__INFORMATION PROVIDED__.
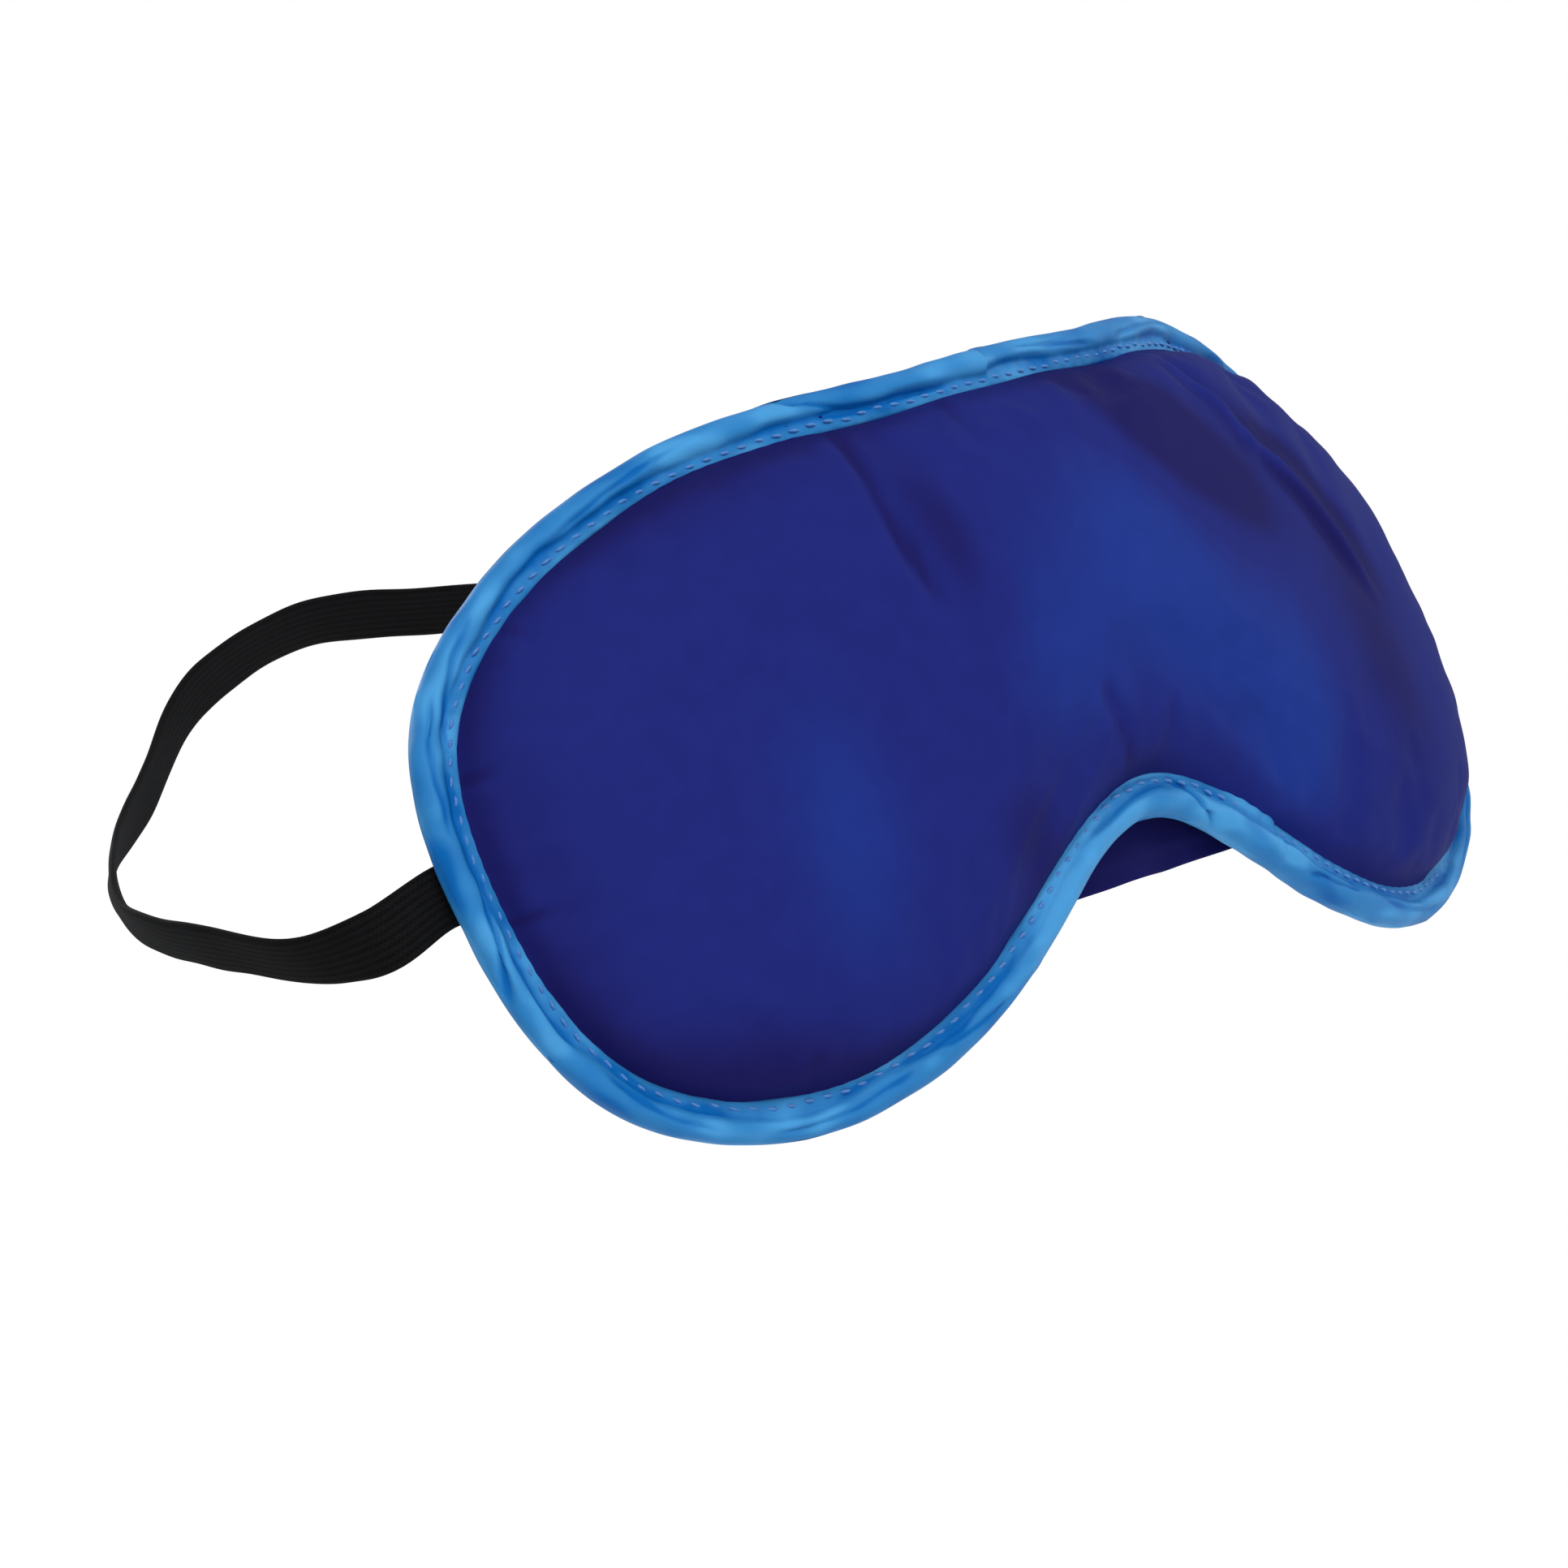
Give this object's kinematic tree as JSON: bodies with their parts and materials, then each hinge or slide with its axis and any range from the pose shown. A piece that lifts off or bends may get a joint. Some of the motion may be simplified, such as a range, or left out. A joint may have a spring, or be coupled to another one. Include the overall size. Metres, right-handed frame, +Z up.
{
  "type": "padded eye mask",
  "caption": "Padded satin eye mask with a bound edge, a nose notch with an inner nose flap, and an elastic head strap.",
  "frame": {"origin": "on the mask's middle layer at the bridge of the nose, level with the tips that the strap is sewn to", "axes": "as worn: +Z up towards the brow, -Y out of the front, +Y towards the wearer's face and the back of the head, +X towards the wearer's left"},
  "size_m": [0.2028, 0.1496, 0.0969],
  "materials": {
    "front_satin": "navy satin, soft sheen",
    "wadding": "white polyester wadding",
    "lining_satin": "navy satin",
    "binding_satin": "sky blue satin tape",
    "binding_thread": "blue sewing thread",
    "flap_satin": "dark navy satin",
    "seam_thread": "dark navy sewing thread",
    "strap_elastic": "black woven elastic, matte"
  },
  "bodies": {
    "mask": {"front_panel": "front_satin", "padding": "wadding", "back_lining": "lining_satin", "edge_binding": "binding_satin", "binding_topstitch": "binding_thread", "binding_backstitch": "binding_thread", "nose_flap_seam": "seam_thread", "strap_end_left": "strap_elastic", "strap_end_right": "strap_elastic", "strap_tack_left": "seam_thread", "strap_tack_right": "seam_thread"},
    "flap": {"nose_flap": "flap_satin"},
    "strap": {"elastic_strap": "strap_elastic"}
  },
  "joints": [
    {"name": "strap_swing", "type": "hinge", "parent": "mask", "child": "strap", "pos_m": [0, 0.03, 0.001], "axis": [1, 0, 0], "range_deg": [-100, 75]},
    {"name": "flap_fold", "type": "hinge", "parent": "mask", "child": "flap", "pos_m": [0, 0.00845, 0.002], "axis": [1, 0, 0], "range_deg": [0, 75]}
  ]
}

__GIVEN PROBLEM__. Across the material above, count every line holding "materials" and write down only the number.

__TASK RESPONSE__. 2